# FOB Reviews - NEVER FLETCH AN ARROW AGAIN!



## FOBarchery (Jul 21, 2017)

Here are two reviews that were recently put out on our product. Call or email us with any questions!


----------



## FOBarchery (Jul 21, 2017)

bump


----------



## FOBarchery (Jul 21, 2017)

ttt


----------



## vrable (Aug 24, 2016)

thanks for this.


----------



## FOBarchery (Jul 21, 2017)

vrable said:


> thanks for this.


No problem!


----------



## Jglebl (Jan 18, 2015)

what if it hits a small branch, leaf, brush, etc. on the way to animal. will it fall off the arrow?


----------



## Tgb (Sep 25, 2019)

I've been using them for years, works great.
They fit very snug on my shafts, so it will depend on how directly you hit the branch as to wether or not it comes off.
Tgb


----------



## BC33 (Sep 9, 2019)

How do you paper tune/tune your bow with these?


----------



## emath (Dec 15, 2019)

FOBarchery said:


> bump


thanks


----------



## BrazBowNinja (Nov 15, 2019)

I like my FOBs, and have been using them for about 8 years. Not only do they work great, but they never fail to garner attention and questions, when people who've never seen/heard of them, see them for the first time.


----------



## gordonguy24 (Aug 26, 2018)

Do they make them for 4mm shafts?


----------



## amfrench (Sep 15, 2015)

Has anyone tried both these and Zinger fletching? I’d be interested in a comparison.


----------



## elkfever (Jul 10, 2002)

They are the best fletching I have ever used. They shoot great in the wind compared to vanes ( I have tested this a lot in Idaho). I tested with broadheads and field points perfect arrow flight. Noticed at 50-60 yards they impacted a couple inches higher on target compared to vanes, so I gained some speed down range. On chrono the FOB arrows were 1-2 f.p.s. slower but they make up for it somehow. Unfortunately with my 34" bow and 5mm arrows I am getting string pinch on the FOBS so back to vanes. I have tried to eliminate the pinch but it's impossible. They need to modify the FOB so it has more clearance at the nock end.


----------



## elkfever (Jul 10, 2002)

BC33 said:


> How do you paper tune/tune your bow with these?


I bare shaft thru paper.


----------



## elkfever (Jul 10, 2002)

gordonguy24 said:


> Do they make them for 4mm shafts?


Yes


----------



## BowHunter123765 (Jan 11, 2021)

Thanks for the review


Sent from my iPhone using Tapatalk


----------



## aaen (Feb 10, 2020)

To eliminate teh string pinch I was selecting a drill bit slightly smaller or the same size as the shaft and pushing them onto the shaft about 1.5" from the end. I'd then use fletching glue to help provide a bond to the shaft. Never had one fall off and they worked great. Problem I had with them was the cold weather, they would shatter and you could nbot group arrows or they would break. 

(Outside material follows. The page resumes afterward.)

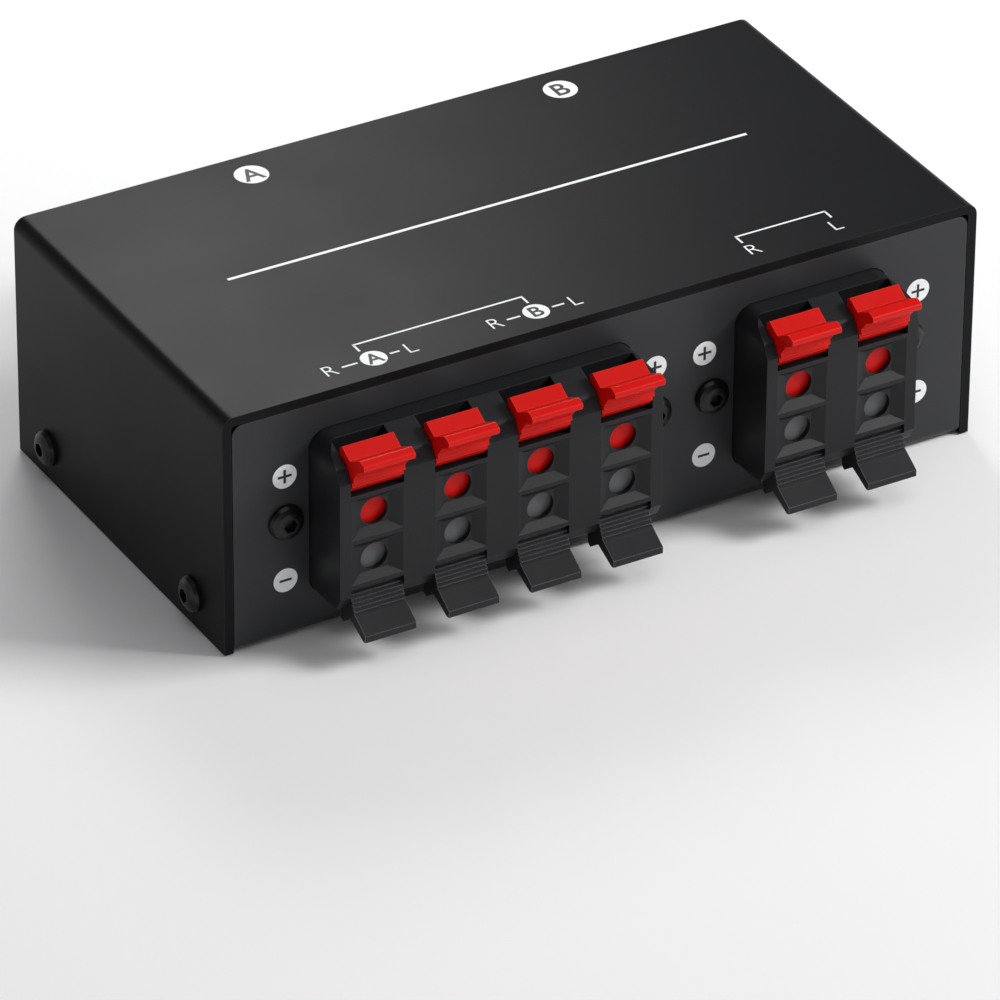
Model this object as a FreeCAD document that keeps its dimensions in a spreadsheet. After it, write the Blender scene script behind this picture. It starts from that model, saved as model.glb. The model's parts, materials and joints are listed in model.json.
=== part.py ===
import FreeCAD, Part
import math
import os
import re
import Sketcher

# A speaker selector box: folded steel chassis and cover, two spring lever
# terminal housings on the rear panel and two bat toggle switches in front.
# Frame: millimetres, +Z up, +X across, toggles on -Y, terminals on +Y.
# Origin: the middle of the chassis underside.

os.makedirs("parts", exist_ok=True)
doc = FreeCAD.newDocument("SpeakerSelector")
# Driving sizes, in millimetres and degrees
SIZES = {
    # Enclosure
    "box_width": 129.0,  # outside of the cover, X
    "box_depth": 66.2,  # over both panels, Y
    "box_height": 40.5,  # chassis underside to cover top, Z
    "cover_sheet": 1.5,  # cover steel
    "cover_bend": 2.0,  # cover outer bend radius
    "seam_gap": 0.16,  # panel edge to cover inside
    "chassis_sheet": 1.2,  # chassis steel
    "chassis_bend": 1.8,  # chassis outer bend radius
    "panel_corner": 1.8,  # upper corners of both panels
    "flange_height": 10.0,  # side flange for the cover screws
    "flange_length": 58.0,  # side flange, Y
    "relief_width": 2.4,  # bend relief notch
    "side_screw_span": 46.6,  # between the two screws of a side
    "side_screw_z": 5.5,  # cover screw height

    # Fasteners, M3
    "screw_hole": 3.3,  # clearance hole diameter
    "screw_shank": 3.0,  # thread diameter
    "screw_head": 5.7,  # button head diameter
    "screw_head_tall": 1.65,  # button head height
    "screw_socket": 2.0,  # hex socket across flats
    "socket_deep": 1.0,  # hex socket depth
    "cover_screw_long": 6.0,  # under the head
    "terminal_screw_long": 9.0,  # under the head
    "nut_flats": 5.5,  # M3 nut across flats
    "nut_tall": 2.4,  # M3 nut height
    "thread_gap": 0.05,  # radial gap of a thread in its nut
    "clinch_wide": 6.0,  # clinch nut diameter
    "clinch_tall": 2.2,  # clinch nut height

    # Terminal housings; out means beyond the rear panel, up means off the middle
    "terminal_mid_z": 19.6,  # middle between red and black rows
    "terminal_pitch": 14.0,  # lever to lever
    "four_mid_x": 23.0,  # middle of the four way housing
    "two_mid_x": -35.4,  # middle of the two way housing
    "housing_margin": 12.4,  # housing width beyond the outer pitch
    "housing_out": 9.3,  # front face beyond the panel
    "housing_top": 14.6,  # top above the middle
    "housing_foot": 13.6,  # bottom below the middle
    "housing_corner": 3.0,  # outline corner radius
    "housing_back": 12.0,  # back of the housing inside the panel
    "shoulder_out": 3.0,  # where the top starts to slope
    "brow_out": 8.1,  # end of the slope
    "brow_drop": 2.1,  # fall of the slope
    "face_drop": 4.3,  # from the top to the flat face
    "cutout_gap": 0.15,  # panel cut-out round the housing
    "ear_thick": 2.0,  # mounting flange thickness
    "ear_edge": 3.7,  # flange beyond the screw
    "ear_rim": 1.8,  # flange above and below the housing
    "ear_screw": 10.2,  # screw beyond the outer lever
    "ear_screw_z": 20.2,  # terminal screw height
    "slot_width": 8.86,  # lever slot
    "slot_front": 8.0,  # lever slot starts, up
    "slot_back": 3.1,  # lever slot back edge, out
    "cavity_floor": 0.35,  # half of the wall between the rows
    "cavity_roof": 10.6,  # cavity height, up
    "cavity_end": 7.5,  # back of the front wall, out
    "funnel_low": 0.35,  # wire funnel lower edge, up
    "funnel_high": 7.3,  # wire funnel upper edge, up
    "funnel_width": 8.6,  # wire funnel width
    "funnel_deep": 1.0,  # wire funnel depth
    "funnel_lip": 0.05,  # funnel floor beyond the wire hole
    "wire_hole": 4.5,  # wire hole diameter
    "wire_up": 3.9,  # wire hole off the middle
    "pivot_out": -2.0,  # lever pivot, out
    "pivot_up": 1.5,  # lever pivot, up
    "trunnion": 2.0,  # pivot stub diameter
    "trunnion_long": 1.0,  # pivot stub beyond the cheek
    "trunnion_gap": 0.05,  # radial clearance in the slot
    "trunnion_end_gap": 0.15,  # end clearance in the slot
    "neck_width": 1.8,  # snap neck behind the pivot

    # Levers
    "lever_width": 8.5,  # lever head
    "cheek": 1.0,  # side cheek thickness
    "tongue_thick": 1.4,  # tongue over the wire hole
    "tongue_gap": 0.2,  # tongue to front wall and floor
    "notch": 1.2,  # wire notch radius in the tongue foot
    "stem_out": 8.6,  # stem front, out
    "stem_up": 8.6,  # stem foot, up
    "head_back": 5.4,  # back of the head, out
    "head_up": 15.1,  # top of the back plate, up
    "lip_out": 13.2,  # lip tip, out
    "lip_up": 15.0,  # lip tip, up
    "lip_round": 0.5,  # rounding of the lip
    "rib_step": 0.35,  # depth of a grip rib

    # Contact springs and back boards
    "strip": 0.4,  # spring strip thickness
    "strip_width": 5.0,  # spring strip width
    "strip_rise": 0.25,  # strip above the cavity floor
    "strip_wall_gap": 1.4,  # strip to the back board
    "strip_gap": 0.3,  # strip tip to the lever
    "strip_top": 9.0,  # upper leg, up
    "tag_width": 2.4,  # solder tag width
    "tag_up": 4.8,  # solder tag, up
    "tag_long": 4.0,  # solder tag beyond the board
    "board_thick": 1.6,  # phenolic board
    "board_inset": 0.3,  # board inside the housing outline
    "board_slot_gap": 0.25,  # round a tag
    "stake": 2.0,  # heat stake diameter
    "stake_up": 7.0,  # heat stake off the middle
    "stake_proud": 0.8,  # heat stake beyond the board
    "stake_gap": 0.1,  # radial gap round a stake

    # Toggle switches; out means beyond the front panel
    "toggle_x": 26.1,  # switch off the middle
    "toggle_z": 20.2,  # switch height
    "bush_wide": 12.0,  # threaded bushing diameter
    "bush_hole_gap": 0.2,  # radial gap in the panel
    "thread_end": 6.6,  # thread ends, out
    "collar_end": 7.6,  # collar ends, out
    "bush_front": 8.4,  # front of the bushing, out
    "bush_bevel": 0.5,  # front bevel
    "thread_pitch": 0.8,  # thread pitch
    "thread_deep": 0.4,  # thread depth
    "mouth_wide": 6.4,  # mouth diameter
    "mouth_out": 6.7,  # mouth, out
    "dish_wide": 10.0,  # dish diameter at the front
    "flare_wide": 9.4,  # bore diameter at the inner end
    "neck_wide": 11.0,  # staked neck in the frame
    "nut_across": 14.5,  # panel nut across flats
    "panel_nut_tall": 2.0,  # panel nut thickness
    "washer_thick": 0.8,  # lock washer thickness
    "washer_wide": 17.0,  # lock washer diameter
    "frame_back": 5.0,  # frame plate front, inside the panel
    "frame_thick": 1.5,  # frame plate
    "leg_thick": 0.8,  # frame legs
    "leg_width": 8.0,  # frame leg width
    "case_length": 28.0,  # switch case, X
    "case_width": 17.0,  # switch case, Z
    "case_deep": 14.0,  # switch case depth
    "case_wall": 1.4,  # switch case wall
    "base_thick": 2.5,  # terminal base
    "base_gap": 0.1,  # round the base
    "pivot_height": 4.0,  # toggle pivot, out
    "toggle_tilt": 15.0,  # lever tilt each way
    "ball_wide": 5.75,  # tip ball
    "ball_far": 22.4,  # tip ball from the pivot
    "bat_root": 1.6,  # bat radius at the mouth
    "bat_middle": 2.35,  # bat radius half way
    "bat_end": 2.72,  # bat radius at the groove
    "knuckle": 2.9,  # pivot ball radius
    "arm_radius": 1.7,  # lower arm radius
    "arm_long": 12.0,  # lower arm below the pivot
    "pin_radius": 0.8,  # pivot pin radius
    "pin_long": 9.4,  # pivot pin length
    "pin_press": 0.02,  # pin in the bushing
    "pin_run": 0.06,  # pin in the knuckle
    "plunger_radius": 1.0,  # plunger stem radius
    "plunger_run": 0.06,  # plunger in the arm
    "plunger_reach": 16.0,  # nose centre from the pivot
    "nose_radius": 1.3,  # plunger nose radius
    "nose_gap": 0.08,  # nose to the rocker
    "spring_wire": 0.25,  # plunger spring wire
    "rocker_far": 22.0,  # rocker pivot below the toggle pivot
    "rocker_tilt": 8.0,  # rocker tilt each way
    "cradle_half": 4.6,  # rocker cradle half length
    "cradle_width": 10.0,  # rocker cradle, Z
    "blade_half": 8.4,  # contact blade half length
    "blade_width": 2.8,  # contact blade width
    "blade_thick": 0.8,  # contact blade thickness
    "pole_half": 3.6,  # pole off the middle, Z
    "contact_half": 7.5,  # outer contact off the middle, X
    "contact_radius": 1.0,  # contact dome radius
    "contact_low": 1.25,  # contact top below the pivot
    "knife_half": 0.3,  # half of the pivot knife
    "knife_gap": 0.05,  # knife to blade
    "lug_thick": 0.8,  # terminal lug thickness
    "lug_width": 3.0,  # terminal lug width
    "lug_long": 7.0,  # terminal lug beyond the base
    "lead": 1.6,  # hook-up wire diameter
    "solder_gap": 0.1,  # wire end to lug
}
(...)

The arrows flew very well though.


----------



## njbaker85 (7 mo ago)

BC33 said:


> How do you paper tune/tune your bow with these?

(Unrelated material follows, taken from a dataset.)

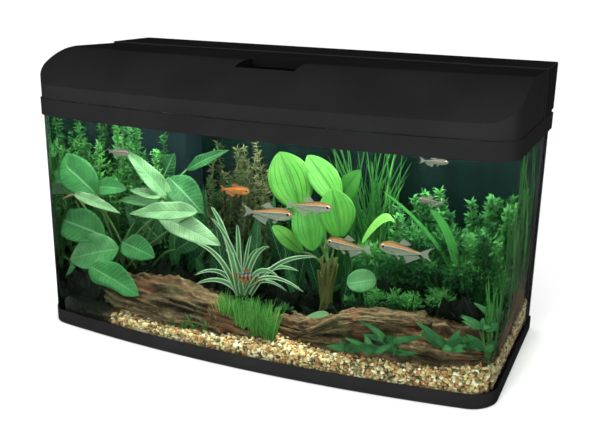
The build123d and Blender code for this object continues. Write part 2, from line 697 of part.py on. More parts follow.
# --- Hinged cover of the hood ---
def roof(skin):
    """The cover's outside, or its inside when skin is the wall, swept along the bow."""
    centre_y = FRONT_Y + ROOF_RUN
    centre_z = ROOF_Z - ROOF_R
    radius = ROOF_R - skin

    def on_arc(angle):
        return centre_y + radius * cos(angle), centre_z + radius * sin(angle)

    run_in = radians(4)     # the curve starts outside the upright face, for a clean crease
    start = pi - asin((CREASE_Z - centre_z) / ROOF_R) + run_in
    end = pi / 2
    low = TRIM_TOP - 10
    arc = ThreePointArc(on_arc(start), on_arc((start + end) / 2), on_arc(end))
    rest = Polyline(
        on_arc(end), (BACK_Y, ROOF_Z - skin), (BACK_Y, low), (on_arc(start)[0], low), on_arc(start))
    face = Plane.YZ * make_face(Curve() + [arc, rest])
    swing = 12.0
    axis = Axis((0, BOW_CENTRE_Y, 0), (0, 0, 1))
    return revolve(face, axis, 2 * swing).rotate(axis, -swing)


def cover_block(skin):
    """The cover as a block, cut at its bottom and along the seam."""
    low = COVER_LOW if skin == 0 else TRIM_TOP - 5
    body = slab(low, HOUSING_BACK_TOP, skin, back=BACK_Y) & roof(skin)
    gap = LID_GAP + skin
    below = TRIM_TOP - 9
    above = HINGE_Z + 9
    behind = [(seam_y(below) - gap, below), (seam_y(above) - gap, above), (FAR, above), (FAR, below)]
    return body - bar(behind, -FAR, FAR)


def front_cover():
    """Hinged cover shell with the feeding recess, hinge ears and lamp posts."""
    outside = cover_block(0)
    shell = outside - cover_block(SKIN)
    shell -= crease_groove()
    shell = hatch_recess(shell, outside)
    for x in (-HINGE_X, HINGE_X):
        shell += hinge_ear(x)
        shell -= rod((x - EAR_HALF - 1, HINGE_Y, HINGE_Z), "X", PIN_R + PIN_PLAY, 2 * EAR_HALF + 2)
    for x in POST_XS:
        post = rod((x, POST_Y, TRAY_TOP), "Z", POST_R, ROOF_Z - 1 - TRAY_TOP)
        shell += post - rod((x, POST_Y, TRAY_TOP - 1), "Z", SCREW_R, SCREW_LENGTH + 1)
    return shell


def crease_groove():
    """Shadow line where the bowed front turns into the roof, between the two corners."""
    half = LENGTH / 2 - CORNER_R
    line = ring(CREASE_Z - GROOVE / 2, CREASE_Z + GROOVE / 2, -1, GROOVE_DEPTH)
    return line & block((-half, half), (-FAR, 0), (0, FAR))


def hatch_recess(shell, outside):
    """Adds the tub for the feeding flap and cuts its recess, finger well, opening and pin seats."""
    x = (HATCH_X - HATCH_HALF, HATCH_X + HATCH_HALF)
    tub_x = (x[0] - SKIN, x[1] + SKIN)
    tub_y = (HATCH_FRONT - SKIN, HATCH_BACK + SKIN)
    tub_low = HATCH_FLOOR - FINGER_DEPTH - 2.5
    shell += block(tub_x, tub_y, (tub_low, FAR)) & outside
    shell -= block(x, (HATCH_FRONT, HATCH_BACK), (HATCH_FLOOR, FAR))
    shell -= block(x, (HATCH_FRONT, FLAP_FRONT - FINGER_GAP), (HATCH_FLOOR - FINGER_DEPTH, FAR))
    feed_x = (HATCH_X - FLAP_HALF + FEED_SIDE, HATCH_X + FLAP_HALF - FEED_SIDE)
    shell -= block(feed_x, (FLAP_FRONT + FEED_FRONT, FLAP_AXIS_Y - FEED_BACK), (tub_low - 5, FAR))
    shell -= rod((x[0], FLAP_AXIS_Y, FLAP_AXIS_Z), "X", FLAP_ROLL + LID_GAP, 2 * HATCH_HALF)
    return shell - flap_pin()


def hinge_ear(x):
    """An ear of the cover: a roll round the hinge axis on a short arm."""
    roll_r = HINGE_ROLL - 0.1
    arm_y = (HINGE_Y - 3 * HINGE_ROLL, HINGE_Y)
    ear = rod((x - EAR_HALF, HINGE_Y, HINGE_Z), "X", roll_r, 2 * EAR_HALF)
    return ear + block((x - EAR_HALF, x + EAR_HALF), arm_y, (HINGE_Z - roll_r, HINGE_Z + 0.1))


def lid_feet():
    """Four rubber rests inside the cover's wall, standing on the frame's ledge."""
    band = ring(LEDGE_TOP, LEDGE_TOP + LID_FOOT_H, SKIN, SKIN + LID_FOOT_T)
    half = LID_FOOT_LONG / 2
    feet = []
    for side in (-1, 1):
        x = side * LID_FOOT_X
        feet.append(band & block((x - half, x + half), (-FAR, 0), (0, FAR)))
        end = sorted((0, side * FAR))
        feet.append(band & block(end, (LID_FOOT_Y, LID_FOOT_Y + LID_FOOT_LONG), (0, FAR)))
    return Compound(children=feet)


def feeding_flap():
    """Flap with a full-length hinge roll and a raised lip along its free edge."""
    x = (HATCH_X - FLAP_HALF, HATCH_X + FLAP_HALF)
    flap = block(x, (FLAP_FRONT, FLAP_AXIS_Y), (FLAP_LOW, FLAP_LOW + FLAP_T))
    lip = flap.edges().filter_by(Axis.X).sort_by(Axis.Y)[:2].sort_by(Axis.Z)[-1]
    flap = fillet(lip, FLAP_LIP_R)
    flap += rod((x[0], FLAP_AXIS_Y, FLAP_AXIS_Z), "X", FLAP_ROLL, 2 * FLAP_HALF)
    return flap - rod((-FAR, FLAP_AXIS_Y, FLAP_AXIS_Z), "X", FLAP_PIN_R + PIN_PLAY, 2 * FAR)


def flap_pin():
    reach = HATCH_HALF + FLAP_PIN_SEAT
    return rod((HATCH_X - reach, FLAP_AXIS_Y, FLAP_AXIS_Z), "X", FLAP_PIN_R, 2 * reach)


def lamp_tray():
    """White reflector channel over the two tubes."""
    x = (-TRAY_HALF, TRAY_HALF)
    tray = block(x, (TRAY_FRONT, TRAY_BACK), (TRAY_LOW, TRAY_TOP))
    tops = tray.edges().filter_by(Axis.X).group_by(Axis.Z)[-1]
    tray = chamfer(tops, TRAY_CHAMFER)
    inner_x = (-TRAY_HALF + TRAY_T, TRAY_HALF - TRAY_T)
    inner_y = (TRAY_FRONT + TRAY_T, TRAY_BACK - TRAY_T)
    inside = block(inner_x, inner_y, (TRAY_LOW - 1, TRAY_TOP - TRAY_T))
    tops = inside.edges().filter_by(Axis.X).group_by(Axis.Z)[-1]
    tray -= chamfer(tops, TRAY_CHAMFER)
    for post_x in POST_XS:
        tray -= rod((post_x, POST_Y, TRAY_LOW), "Z", SCREW_R + SCREW_PLAY, FAR)
    return tray


def lamp_screws():
    return Compound(children=[screw(x, POST_Y, TRAY_TOP - TRAY_T) for x in POST_XS])


def lamp_tubes():
    tubes = []
    for y in TUBE_YS:
        tubes.append(rod((-TUBE_HALF, y, TUBE_Z), "X", TUBE_R, 2 * TUBE_HALF))
    return Compound(children=tubes)


def lamp_sockets():
    """A cup over each end of each tube, on a post from the tray."""
    near = TUBE_HALF - SOCKET_LAP
    far = TUBE_HALF + SOCKET_TAIL
    sockets = []
    for y in TUBE_YS:
        post_y = (y - SOCKET_POST, y + SOCKET_POST)
        for side in (-1, 1):
            x = min(side * near, side * far)
            cup = rod((x, y, TUBE_Z), "X", TUBE_R + SOCKET_WALL, far - near)
            cup += block((x, x + far - near), post_y, (TUBE_Z, TRAY_TOP - TRAY_T))
            sockets.append(cup - rod((-TUBE_HALF, y, TUBE_Z), "X", TUBE_R, 2 * TUBE_HALF))
    return Compound(children=sockets)


def splash_cover():
    """Clear cover under the tubes, with a shallow rim up round the tray."""
    x = (-TRAY_HALF - SPLASH_T, TRAY_HALF + SPLASH_T)
    y = (TRAY_FRONT - SPLASH_T, TRAY_BACK + SPLASH_T)
    cover = block(x, y, (TRAY_LOW - SPLASH_T, TRAY_LOW + SPLASH_RIM))
    return cover - block((-TRAY_HALF, TRAY_HALF), (TRAY_FRONT, TRAY_BACK), (TRAY_LOW, FAR))


def parts():
    """Every sub-part by the name of its node."""
    gravel = gravel_bed()
    return {
        "base_tray": base_tray(),
        "foam_mat": foam_mat(),
        "floor_glass": floor_glass(),
        "bent_glass": bent_glass(),
        "back_glass": back_glass(),
        "floor_silicone": floor_silicone(),
        "corner_silicone": corner_silicone(),
        "back_film": back_film(),
        "top_trim": top_trim(),
        "cross_brace": cross_brace(),
        "gravel_bed": gravel,
        "driftwood_left": log(LEFT_LOG) - gravel,
        "driftwood_right": log(RIGHT_LOG) - gravel,
        "filter_housing": filter_housing(),
        "filter_silicone": filter_silicone(),
        "sponge_coarse": filter_block(0),
        "sponge_fine": filter_block(1),
        "filter_wool": filter_block(2),
        "pump_body": pump_body(),
        "pump_cover": pump_cover(),
        "impeller_shaft": impeller_shaft(),
        "impeller": impeller(),
        "pump_feet": pump_feet(),
        "outlet_nozzle": outlet_nozzle(),
        "heater_tube": heater_tube(),
        "heater_cap": heater_cap(),
        "rear_housing": rear_housing(),
        "housing_floor": housing_floor(),
        "housing_screws": housing_screws(),
        "ballast": ballast(),
        "terminal_block": terminal_block(),
        "cable_gland": cable_gland(),
        "hinge_pins": hinge_pins(),
        "switch_bezel": switch_bezel(),
        "light_switch": light_switch(),
        "front_cover": front_cover(),
        "lid_feet": lid_feet(),
        "feeding_flap": feeding_flap(),
        "flap_pin": flap_pin(),
        "lamp_tray": lamp_tray(),
        "lamp_screws": lamp_screws(),
        "lamp_tubes": lamp_tubes(),
        "lamp_sockets": lamp_sockets(),
        "splash_cover": splash_cover(),
    }


os.makedirs("parts", exist_ok=True)
for node, shape in parts().items():
    export_step(shape, f"parts/{node}.step")
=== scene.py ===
import math
import random

import bmesh
import bpy
import numpy as np
from mathutils import Matrix, Vector, noise
from mathutils.bvhtree import BVHTree


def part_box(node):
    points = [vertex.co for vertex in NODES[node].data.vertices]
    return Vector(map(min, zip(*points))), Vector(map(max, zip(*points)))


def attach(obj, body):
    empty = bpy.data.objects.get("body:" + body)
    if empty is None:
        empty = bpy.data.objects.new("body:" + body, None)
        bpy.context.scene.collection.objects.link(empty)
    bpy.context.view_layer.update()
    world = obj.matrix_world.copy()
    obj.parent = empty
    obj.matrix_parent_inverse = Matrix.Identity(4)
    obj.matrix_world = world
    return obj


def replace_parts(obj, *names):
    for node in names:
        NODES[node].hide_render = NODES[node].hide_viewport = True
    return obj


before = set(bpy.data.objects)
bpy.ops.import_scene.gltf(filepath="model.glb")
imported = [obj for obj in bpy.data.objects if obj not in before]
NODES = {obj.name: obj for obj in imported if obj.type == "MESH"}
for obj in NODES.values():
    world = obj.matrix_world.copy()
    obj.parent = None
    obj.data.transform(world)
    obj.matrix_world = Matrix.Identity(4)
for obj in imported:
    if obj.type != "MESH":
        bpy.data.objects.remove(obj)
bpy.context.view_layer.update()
MM = 0.001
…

Bare shaft tube then put FOB on...hope it fits!


----------



## njbaker85 (7 mo ago)

I just threw mine in the trash...Too loud, had to modify each one to fit my shaft to slip fit due to cable and string pinch clearance issues. 4 fletch with Fusion X2's. Done.


----------



## bigtex46 (Aug 22, 2012)

Ive tried to like them but my 4 fletch fobs are very noisy and I don't get consistent impacts with them. I have tried them on several different brands of arrows and out of different bows. Just can't make them work.


----------



## luke308 (Nov 12, 2020)

ill stay with fletching dont like the looks of these,,


----------